Theorem: Let $S$ and $T$ be commuting diagonalizable linear transformations on a finite-dimensional $K$-vector space (over any field $K$). Then $S$ and $T$ are simultaneously diagonalizable: there is an invertible linear transformation $P$ such that $P S P^{-1}$ and $P T P^{-1}$ are both diagonal.

Finally, recall that a linear transformation is semisimple if every invariant subspace has an invariant complement. The following result shows that this is a "nonsplit version of diagonalizability".

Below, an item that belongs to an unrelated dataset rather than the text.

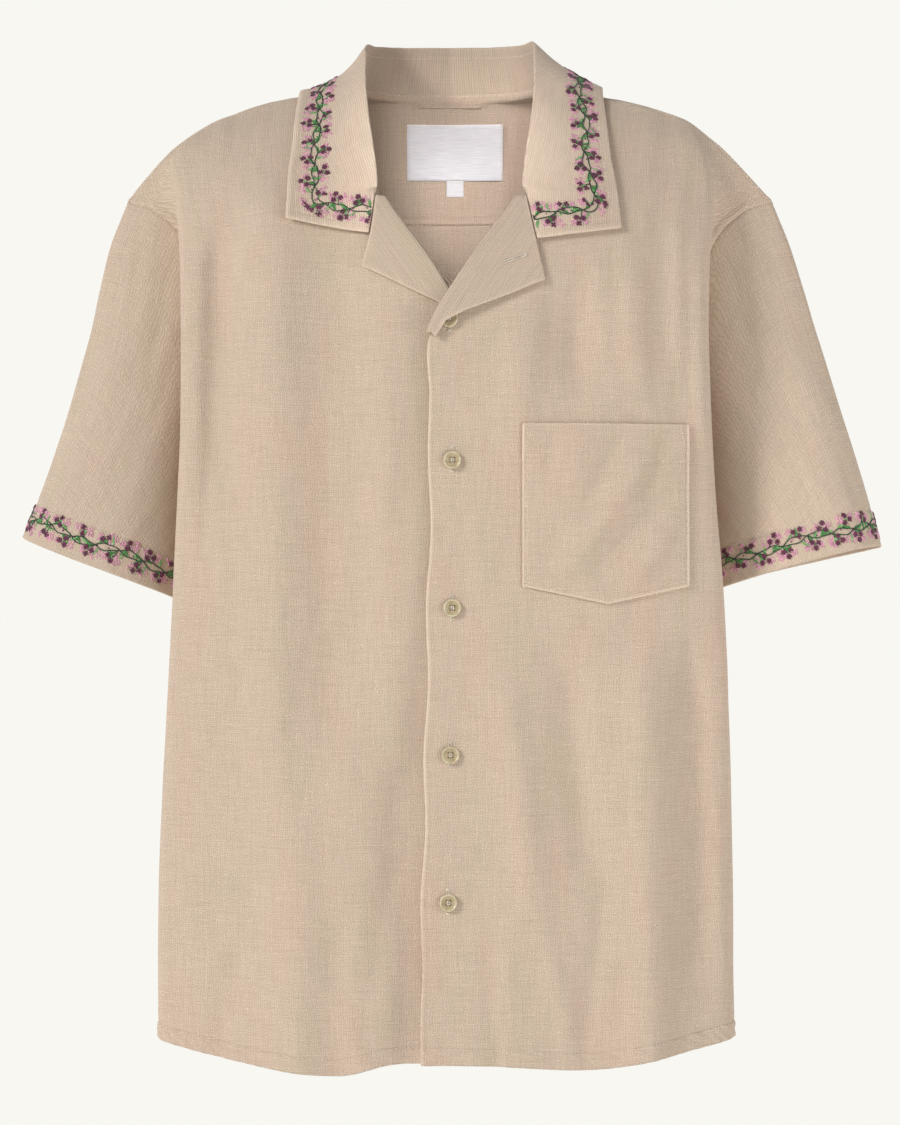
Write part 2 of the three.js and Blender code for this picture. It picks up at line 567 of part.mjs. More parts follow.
// ---------- Lapels ----------
const LAPEL_TURN = [0, 60, 120, 180]; // degrees round the roll
const LAPEL_FLAT = [0.2, 0.4, 0.6, 0.8, 1];
const LAPEL_LEVELS = LEVELS_FRONT.filter((t) => t >= BREAK && t < COLLAR_END);

function lapelRow(side, t) {
  const a = (t - BREAK) / (LAPEL_TOP - BREAK);
  const edge = shellPoint(FRONT, side, 0, t);
  const inwards = shellPoint(FRONT, side, 0.03, t).sub(edge).normalize();
  const normal = shellNormal(FRONT, side, 0.01, t);
  const outward = inwards.clone().negate();
  const radius = LAPEL_ROLL * mix(side > 0 ? 1.25 : 0.8, 1, smooth(clamp01(a * 2.5)));
  const turn = LAPEL_TURN.map((degrees) => {
    const angle = THREE.MathUtils.degToRad(degrees);
    return edge.clone()
      .addScaledVector(outward, 2 * SEAM_GAP + radius * Math.sin(angle))
      .addScaledVector(normal, radius * (1 - Math.cos(angle)));
  });
  const [x, z, lift] = lapelEdge(side, t);
  const flat = LAPEL_FLAT.map((b) => aboveShell(
    FRONT, side, mix(edge.x, side * x, b), mix(edge.z, z, b), mix(2 * radius, lift, b), [0.05, t],
  ));
  return [...turn, ...flat];
}

function lapel(side) {
  const lines = LAPEL_LEVELS.map((t) => lapelRow(side, t));
  const sheet = grid(lines[0].length, lines.length, (i, j) => lines[j][i]);
  return wall(sheet, TURNED);
}
for (const side of [1, -1]) add("lapel_" + sideName(side), lapel(side));

// ---------- Pocket ----------
function pocket() {
  const [columns, rows] = [9, 9];
  const sheet = grid(columns, rows, (i, j) => {
    const [w, h] = [i / (columns - 1), j / (rows - 1)];
    const x = mix(POCKET.left, POCKET.right, w);
    const halfWide = (POCKET.right - POCKET.left) / 2;
    const bottom = mix(POCKET.point, POCKET.side, Math.abs(x - POCKET.pointX) / halfWide);
    const z = mix(bottom, POCKET.top, h);
    const puff = POCKET.puff * Math.sin(Math.PI * w) * Math.sin(Math.PI * Math.min(1, h * 0.85));
    return aboveShell(FRONT, 1, x, z, LAID_ON + puff, [0.45, 0.5]);
  });
  return wall(sheet, (i) => (i >= columns * (rows - 2) ? HEM - 0.3 : CLOTH));
}
add("pocket", pocket());

// ---------- Labels, inside the yoke ----------
function label({ x, wide, high, thick }, top) {
  const [columns, rows] = [7, 4];
  const sheet = grid(columns, rows, (i, j) => {
    const px = x + wide * (i / (columns - 1) - 0.5);
    const z = top - high * (j / (rows - 1));
    const side = px < 0 ? -1 : 1;
    return aboveShell(BACK, side, px, z, -(CLOTH / 2 + thick / 2 + LABEL_ROOM), [0.1, 0.89]);
  });
  return wall(sheet, thick);
}
add("neck_label", label(LABEL, LABEL.top), "label");
add("size_tab", label(SIZE_TAB, LABEL.top - LABEL.high - SEAM_GAP), "label");

// ---------- Buttons ----------
function solid(geometry) {
  const soup = geometry.index ? geometry.toNonIndexed() : geometry;
  const places = new Map();
  const vertices = [];
  const triangles = [];
  const position = soup.getAttribute("position");
  for (let i = 0; i < position.count; i += 1) {
    const p = [position.getX(i), position.getY(i), position.getZ(i)];
    const key = p.map((value) => Math.round(value * 1e4)).join();
    if (!places.has(key)) {
      places.set(key, vertices.length / 3);
      vertices.push(...p);
    }
    triangles.push(places.get(key));
  }
  const kept = [];
  for (let i = 0; i < triangles.length; i += 3) {
    const [a, b, c] = triangles.slice(i, i + 3);
    if (a !== b && b !== c && c !== a) kept.push(a, b, c);
  }
  return new wasm.Manifold(new wasm.Mesh({
    numProp: 3,
    vertProperties: new Float32Array(vertices),
    triVerts: new Uint32Array(kept),
  }));
}

// A four-hole button with a raised rim, its axis along Z and its back at z 0.
function buttonGeometry() {
  const { radius, rim, thick, dish, hole, holeOut, sides } = BUTTON;
  const profile = [
    [0, 0], [radius - 0.8, 0], [radius, 0.9], [radius, thick - 0.6], [radius - 0.5, thick],
    [radius - rim, thick], [radius - rim - 0.7, thick - dish], [0, thick - dish],
  ].map(([x, y]) => new THREE.Vector2(x, y));
  let body = solid(new THREE.LatheGeometry(profile, sides).rotateX(Math.PI / 2));
  for (const [x, y] of [[1, 1], [1, -1], [-1, 1], [-1, -1]]) {
    const drill = new THREE.CylinderGeometry(hole, hole, thick * 3, 6).rotateX(Math.PI / 2);
    drill.translate(x * holeOut, y * holeOut, 0);
    body = body.subtract(solid(drill));
  }
  const made = body.getMesh();
  const geometry = new THREE.BufferGeometry();
  geometry.setAttribute("position", new THREE.BufferAttribute(made.vertProperties, 3));
  geometry.setIndex(new THREE.BufferAttribute(made.triVerts, 1));
  return geometry;
}

const button = buttonGeometry();
BUTTON_LEVELS.forEach((z, i) => {
  const [s, t] = shellAt(FRONT, 1, BUTTON_LINE[i], z, [0.03, 0.5]);
  const normal = shellNormal(FRONT, 1, s, t);
  const mesh = add("button_" + (i + 1), button, "button");
  mesh.position.copy(shellPoint(FRONT, 1, s, t).addScaledVector(normal, CLOTH / 2 + 2 * SEAM_GAP));
  mesh.quaternion.setFromUnitVectors(new THREE.Vector3(0, 0, 1), normal);
});

export default shirt;
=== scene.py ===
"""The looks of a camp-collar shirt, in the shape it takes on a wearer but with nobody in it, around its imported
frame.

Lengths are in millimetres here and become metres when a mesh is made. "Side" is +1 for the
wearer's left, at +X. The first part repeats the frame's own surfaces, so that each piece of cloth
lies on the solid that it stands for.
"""

import json
import math

import bpy
import numpy as np
from mathutils import Matrix, Vector
from mathutils.bvhtree import BVHTree

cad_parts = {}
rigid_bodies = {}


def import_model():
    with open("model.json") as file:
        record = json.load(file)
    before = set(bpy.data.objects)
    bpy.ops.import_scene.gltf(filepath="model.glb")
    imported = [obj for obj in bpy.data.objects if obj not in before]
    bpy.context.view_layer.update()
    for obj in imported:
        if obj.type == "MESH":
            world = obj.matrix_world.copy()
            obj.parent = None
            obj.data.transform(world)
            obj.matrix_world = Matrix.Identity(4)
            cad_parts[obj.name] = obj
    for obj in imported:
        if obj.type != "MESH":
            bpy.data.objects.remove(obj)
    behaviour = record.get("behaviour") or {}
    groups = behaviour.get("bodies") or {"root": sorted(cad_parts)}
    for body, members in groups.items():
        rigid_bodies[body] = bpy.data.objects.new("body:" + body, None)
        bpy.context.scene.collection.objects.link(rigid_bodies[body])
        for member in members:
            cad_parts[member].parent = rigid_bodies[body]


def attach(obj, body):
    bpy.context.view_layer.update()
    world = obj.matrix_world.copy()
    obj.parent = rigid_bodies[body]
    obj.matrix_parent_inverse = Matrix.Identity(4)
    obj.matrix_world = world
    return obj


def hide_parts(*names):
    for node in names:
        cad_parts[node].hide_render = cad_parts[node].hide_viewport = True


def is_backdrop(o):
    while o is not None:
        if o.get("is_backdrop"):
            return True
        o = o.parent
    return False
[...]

Semisimplicity Theorem: A linear transformation $S: K^n \rightarrow K^n$ is semisimple iff its minimal polynomial is squarefree, i.e., factors as a product of distinct (but not necessarily linear) factors.

This is also part of Theorem 4.14 of these notes.

From this result we can prove (in exactly the same way) the cousin of the first boxed result:

If $S: K^n \rightarrow K^n$ is a semisimple linear transformation and $W \subset K^n$ is an $S$-invariant subspace, then the restriction of $S$ to $W$ is semisimple.

In contrast to the first result, I don't see how to prove this using the characteristic polynomial. And in fact, the argument using the characteristic polynomial shows that the restriction of $S$ to any invariant subspace has an eigenvalue: it does not (directly) show that it is diagonalizable. (In particular, recall that you cannot always tell whether a transformation is diagonalizable just by looking at its characteristic polynomial. So in this sense the minimal polynomial is a "better invariant".) So I think that I have now explained why I prefer this approach.